» THE EXERCISE
Return the first line, the line containing "self.rims, self.claws, self.beads", and every line between them, exactly as they stand.

» SOURCE MATERIAL
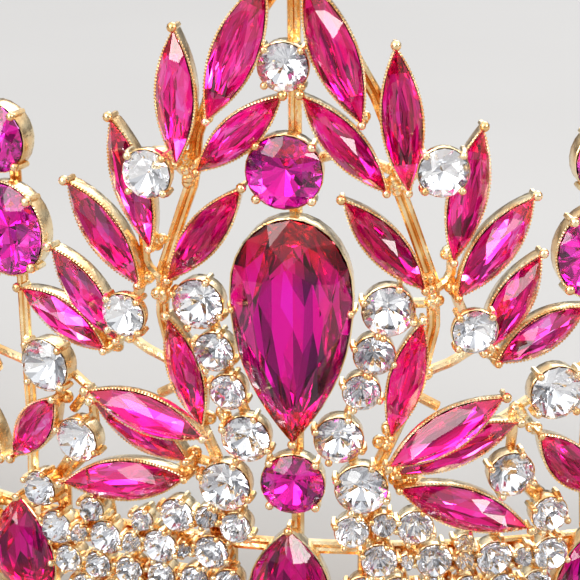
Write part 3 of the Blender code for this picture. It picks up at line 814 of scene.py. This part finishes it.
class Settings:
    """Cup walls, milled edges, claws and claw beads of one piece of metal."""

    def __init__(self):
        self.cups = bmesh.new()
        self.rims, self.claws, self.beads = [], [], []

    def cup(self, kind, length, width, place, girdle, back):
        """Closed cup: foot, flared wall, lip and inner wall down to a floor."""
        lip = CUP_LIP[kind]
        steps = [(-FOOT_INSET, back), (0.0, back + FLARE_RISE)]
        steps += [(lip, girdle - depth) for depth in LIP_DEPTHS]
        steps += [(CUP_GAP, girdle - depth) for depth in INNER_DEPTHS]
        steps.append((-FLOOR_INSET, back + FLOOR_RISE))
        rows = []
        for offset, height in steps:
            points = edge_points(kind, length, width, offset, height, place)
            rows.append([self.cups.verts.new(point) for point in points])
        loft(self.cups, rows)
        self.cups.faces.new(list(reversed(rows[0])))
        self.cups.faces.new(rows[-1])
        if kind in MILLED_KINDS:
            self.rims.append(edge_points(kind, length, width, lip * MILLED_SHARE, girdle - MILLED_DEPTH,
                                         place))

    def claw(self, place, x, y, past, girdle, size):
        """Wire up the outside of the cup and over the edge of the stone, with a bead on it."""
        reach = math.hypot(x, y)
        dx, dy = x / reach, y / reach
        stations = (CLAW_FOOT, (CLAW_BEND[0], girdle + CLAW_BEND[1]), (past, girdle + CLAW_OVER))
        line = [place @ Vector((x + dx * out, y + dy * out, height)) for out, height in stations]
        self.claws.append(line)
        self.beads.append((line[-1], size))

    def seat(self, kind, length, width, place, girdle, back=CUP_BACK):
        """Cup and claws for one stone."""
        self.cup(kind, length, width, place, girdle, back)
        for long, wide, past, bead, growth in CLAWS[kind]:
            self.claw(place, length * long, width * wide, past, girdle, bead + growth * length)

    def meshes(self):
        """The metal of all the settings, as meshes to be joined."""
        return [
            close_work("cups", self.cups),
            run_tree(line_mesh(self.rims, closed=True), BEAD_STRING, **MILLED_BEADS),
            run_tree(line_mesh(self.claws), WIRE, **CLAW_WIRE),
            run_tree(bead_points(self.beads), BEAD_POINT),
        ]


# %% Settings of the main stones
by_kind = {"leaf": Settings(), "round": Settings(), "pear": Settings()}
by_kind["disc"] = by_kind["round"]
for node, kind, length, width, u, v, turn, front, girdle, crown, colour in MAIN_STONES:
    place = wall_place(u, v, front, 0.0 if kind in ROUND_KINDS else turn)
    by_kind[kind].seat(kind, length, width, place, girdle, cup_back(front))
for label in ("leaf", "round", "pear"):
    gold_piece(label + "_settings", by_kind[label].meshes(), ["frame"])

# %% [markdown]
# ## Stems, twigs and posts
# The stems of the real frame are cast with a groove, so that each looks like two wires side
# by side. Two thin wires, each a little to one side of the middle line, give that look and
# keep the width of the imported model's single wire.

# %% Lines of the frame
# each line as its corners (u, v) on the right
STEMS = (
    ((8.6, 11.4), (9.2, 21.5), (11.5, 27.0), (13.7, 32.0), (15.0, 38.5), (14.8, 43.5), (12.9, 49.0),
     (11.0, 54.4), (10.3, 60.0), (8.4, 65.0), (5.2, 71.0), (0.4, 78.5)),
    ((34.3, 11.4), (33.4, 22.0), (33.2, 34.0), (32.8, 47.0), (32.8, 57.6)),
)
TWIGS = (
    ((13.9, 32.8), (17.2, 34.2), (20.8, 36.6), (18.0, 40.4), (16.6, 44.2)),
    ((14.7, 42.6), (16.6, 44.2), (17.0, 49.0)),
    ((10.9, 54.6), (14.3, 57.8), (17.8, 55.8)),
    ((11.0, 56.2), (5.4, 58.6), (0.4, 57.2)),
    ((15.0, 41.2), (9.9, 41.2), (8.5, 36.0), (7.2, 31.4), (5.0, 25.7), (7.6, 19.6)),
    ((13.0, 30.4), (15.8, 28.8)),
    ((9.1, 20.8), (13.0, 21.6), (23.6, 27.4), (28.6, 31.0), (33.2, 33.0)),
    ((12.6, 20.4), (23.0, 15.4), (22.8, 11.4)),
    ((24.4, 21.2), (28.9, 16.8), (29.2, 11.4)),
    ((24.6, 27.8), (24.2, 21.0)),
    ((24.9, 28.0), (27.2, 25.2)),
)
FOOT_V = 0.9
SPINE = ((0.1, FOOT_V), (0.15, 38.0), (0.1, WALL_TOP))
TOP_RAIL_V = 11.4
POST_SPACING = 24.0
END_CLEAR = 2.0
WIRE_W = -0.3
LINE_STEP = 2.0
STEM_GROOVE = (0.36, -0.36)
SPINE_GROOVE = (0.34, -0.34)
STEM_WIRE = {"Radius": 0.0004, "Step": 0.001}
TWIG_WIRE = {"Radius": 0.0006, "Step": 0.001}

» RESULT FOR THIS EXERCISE
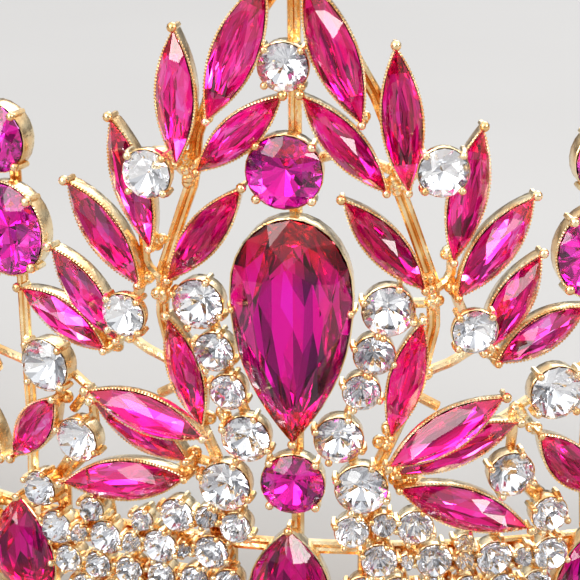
Write part 3 of the Blender code for this picture. It picks up at line 814 of scene.py. This part finishes it.
class Settings:
    """Cup walls, milled edges, claws and claw beads of one piece of metal."""

    def __init__(self):
        self.cups = bmesh.new()
        self.rims, self.claws, self.beads = [], [], []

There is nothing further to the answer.